I took it home like a trophy and showed it to my parents and my eldest brother, who owned those high school textbooks I mentioned above. They read it and the next moment I was at the verge of cursing how bad the work was. It was a work of vague lines and conversations and pointless plot and damn, it was just that bad. My brother told me it was not a short story. It was a "very, very, very short story." I hid it somewhere and I have never seen it again.

The next one I wrote was a zombie apocalyptic story that was even worse than the "Thirteenth Sign." I also have never seen it again.

I wrote consequent stories and poems that were mediocre and terrible, apt for me to become discouraged with writing. For months I was scrawling on random notebooks and purposely bought ones. But I had never written anything that was good enough. I thought, "Yeah, I must have been tricked and made to believe in a talent I thought I had, where I actually do not." I had a writer's block, even if I was not a writer. I dumped writing for the next months.

The light, albeit faint, at the end of the tunnel came during my third year High school, when our English class introduced me to the innocent gem that was "The Last Leaf." It is a short story written by American writer O. Henry (or William Sidney Porter). The story not only inoculated me into a broader look at the craft, but also magically pulled me out of my slump and then pushed my hand to write successive short stories, one after one after another. Although, when I look back at them now, they're still the "very, very, very short story" I had once had made.

But clearly I was starting to show some promise. Or whatever.

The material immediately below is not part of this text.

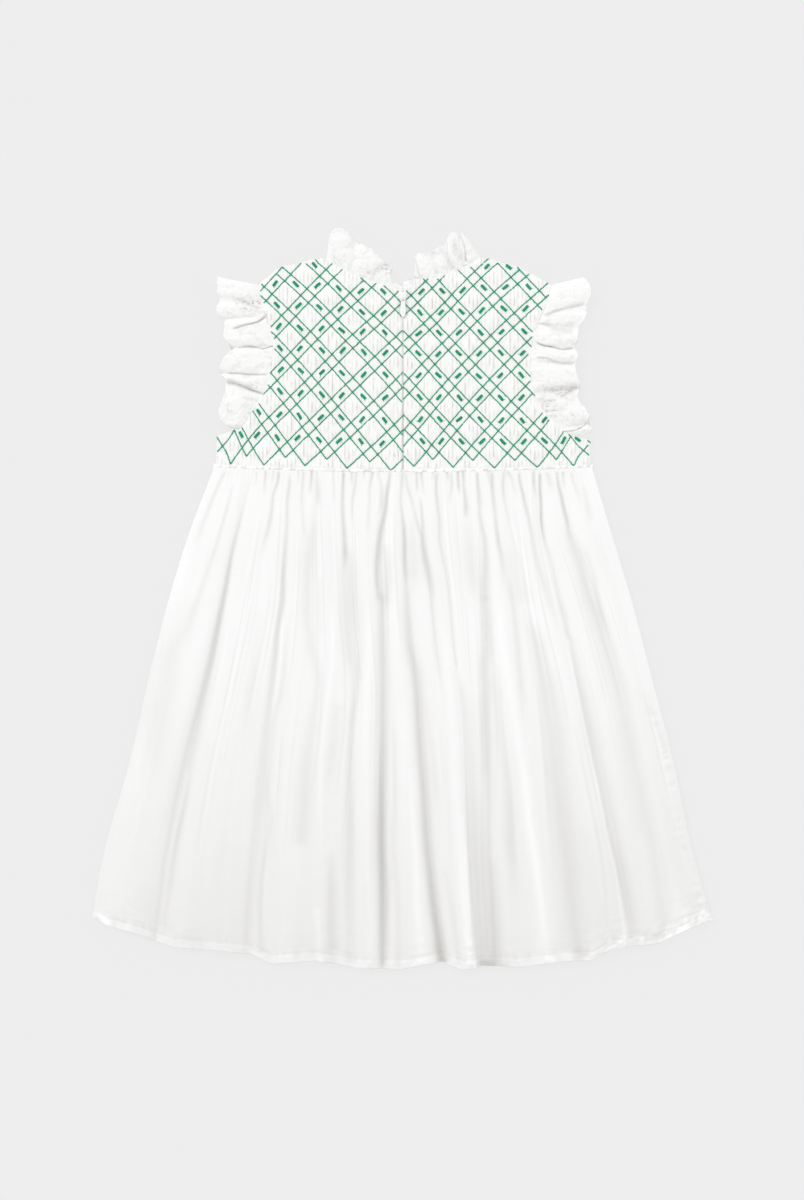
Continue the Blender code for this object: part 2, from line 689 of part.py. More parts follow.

In a course of one and a half month, I was able to churn out about thirty short stories, with at least thirty more titles still as ideas in line after them. At that very moment, I felt I had trudged a long trip toward being a writer at last. Then I promised myself that I should be able to write at least hundred before I turn twenty. I was fourteen then, and given the six years allowance ahead of me, there was not a bit of pressure rocking me, sir.

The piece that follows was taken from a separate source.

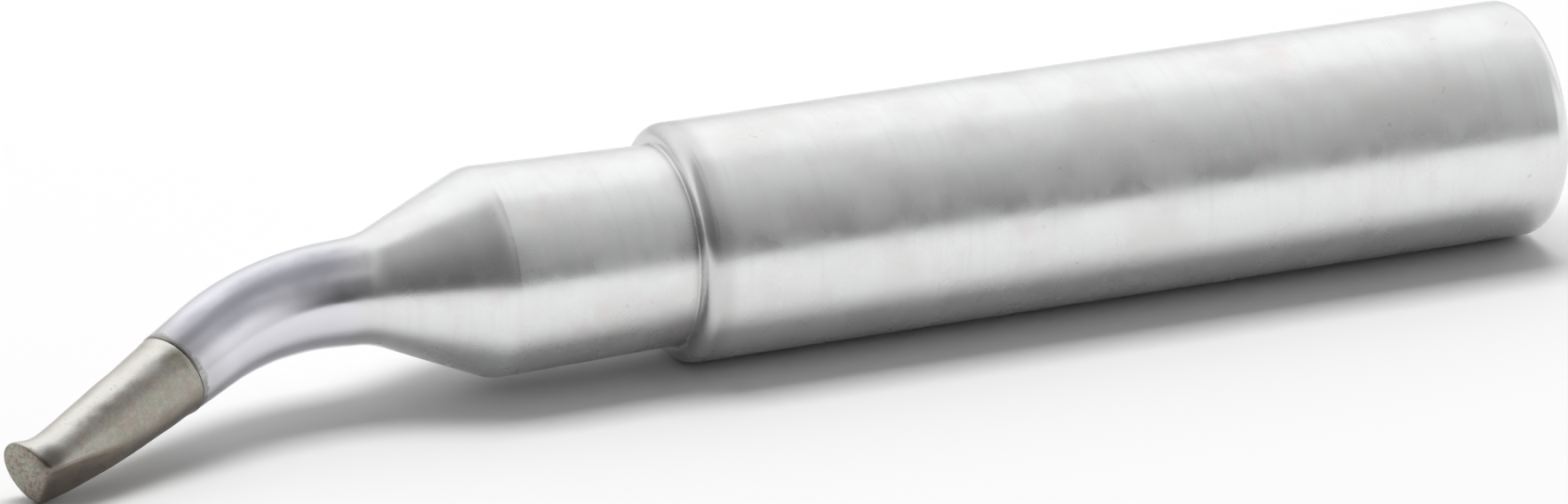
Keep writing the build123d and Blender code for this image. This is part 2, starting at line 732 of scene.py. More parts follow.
    def colour(self, nodes: Nodes, turned: Socket, along: Socket) -> Socket:
        """Colour of the whole piece.

        Args:
            nodes: the material's nodes.
            turned: place on the unbent tip.
            along: distance from the rear face.

        Returns:
            The colour socket.
        """
        base = self.plating(nodes, turned)
        heated = nodes.ramp(along, self.shaft_fade.after(self.heat_start))
        base = nodes.mix(heated, base, self.shaft)
        # Painted shade: a dark reflection band painted along the upper front of the shaft
        base = nodes.mix(self.band_shade_mask(nodes, turned, along), base, self.band_shade)
        # Painted shade: a dark reflection crescent painted on the barrel's end, up to the
        # shoulder's rounding
        shoulder_shading = nodes.ramp(along, self.shoulder_shade_onset.after(self.shoulder))
        clearing = nodes.ramp(along, self.shoulder_shade_clearing.after(self.shoulder))
        edge = nodes.math("MULTIPLY", shoulder_shading, clearing)
        base = nodes.mix(nodes.math("MULTIPLY", edge, self.shoulder_shade_share), base, self.speck_and_shade)
        base = nodes.mix(nodes.ramp(along, self.oxide_fade.after(self.ledge)), base, self.oxide)
        wander = nodes.ramp(nodes.noise(turned, self.ring_noise), self.ring_wander)
        ring = nodes.ramp(nodes.math("ADD", along, wander), self.ring_fade.after(self.ledge))
        base = nodes.mix(ring, base, self.oxide)
        return nodes.mix(self.inside_bore(nodes, turned, along), base, self.bore)

    def material(self) -> bpy.types.Material:
        """Makes the material.

        Returns:
            The new material.
        """
        material = bpy.data.materials.new("bright_plating")
        material.use_nodes = True
        nodes = Nodes(material.node_tree)
        shader = nodes.surface()
        turned = nodes.attribute("turned", "Vector")
        along = nodes.attribute("along", "Fac")
        nodes.link(self.colour(nodes, turned, along), shader.inputs["Base Color"])
        rough = nodes.ramp(nodes.noise(turned, self.haze), self.haze_roughness)
        polish = nodes.ramp(along, self.shaft_polish.after(self.heat_start))
        rough = nodes.math("ADD", rough, polish)
        duller = nodes.math("MULTIPLY", self.inside_bore(nodes, turned, along), self.bore_dullness)
        nodes.link(nodes.math("ADD", rough, duller), shader.inputs["Roughness"])
        marks = nodes.noise(nodes.stretch(turned, self.mark_stretch), self.marks)
        hills = nodes.bump(marks, self.mark_strength, self.mark_height)
        nodes.link(hills, shader.inputs["Normal"])
        return material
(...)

Now, there was this advice given by Stephen King, the writer out of Maine who consistently makes laundry a dirty work since Carrie, about writing and writing successfully--'cause those two aren't the same, obviously. He said that one has to find about 4-6 hours of reading and writing per day, otherwise, one should not expect to be a successful writer. So, yes, talent is, as will be, not enough to succeed. One should add hardwork and patience into the mixture.

But I am a lazy bastard. There had been times when I felt my Panda pen weighs almost as heavy as a fucking bridge. I wrote with the old method of pen and paper back then. Even with the advent and the occasional availability of a computer, I would always prefer to do the handwritten way. So through all the coming years, I had gone in and out of my slump, and the rate of going in defeats the rate of going out by a tremendous odds of 100 steps to 1. I got stuck up with the thirty short stories and eventually I exhausted all the six years without even going halfway of my target.

Of course, the bitter despair following that disappointment was almost immediately dissolved with my fixed thought of changing my path of career. Anyways, it was not about composition or creative writing that I had took up in College. I graduated a degree in Math using up four and a half years. Yes, I found a new love, and it reciprocated me with the same love I had for it.

I am quite good with analysis, so I figured I could pave me some way toward a career in Statistics, perhaps at least. Teaching, typically appointed to a graduate of this major, is but a thing in the stellar future. I would teach someday, but teaching early in my nascent stepping into the "real world" is one I am not considering yet.

So I went on and in a competition with other graduates for jobs in the field away from writing. It had been a promising path, though. I got to savor a more comfortable life from my employment.

But after almost three years, I found out that the heart really tends to turn itself back into the place where it feels most at home, despite having led it into a different path. After days of exhausting myself, days of trying to turn about my body clock, I eventually found myself before a word processor again, ultimately begging that I might get another chance to try it out again. After all, writing proves to be the only thing I can do anytime. Writing is my comfort zone. The opportunity to paint a picture out of words is what I had really needed.

After all the journey into the other roads diverging in a yellow wood, after all the promise of a happy ending in an endless happiness in someplace else, Dorothy had all the point to say, after all, that really: "There is no place like home."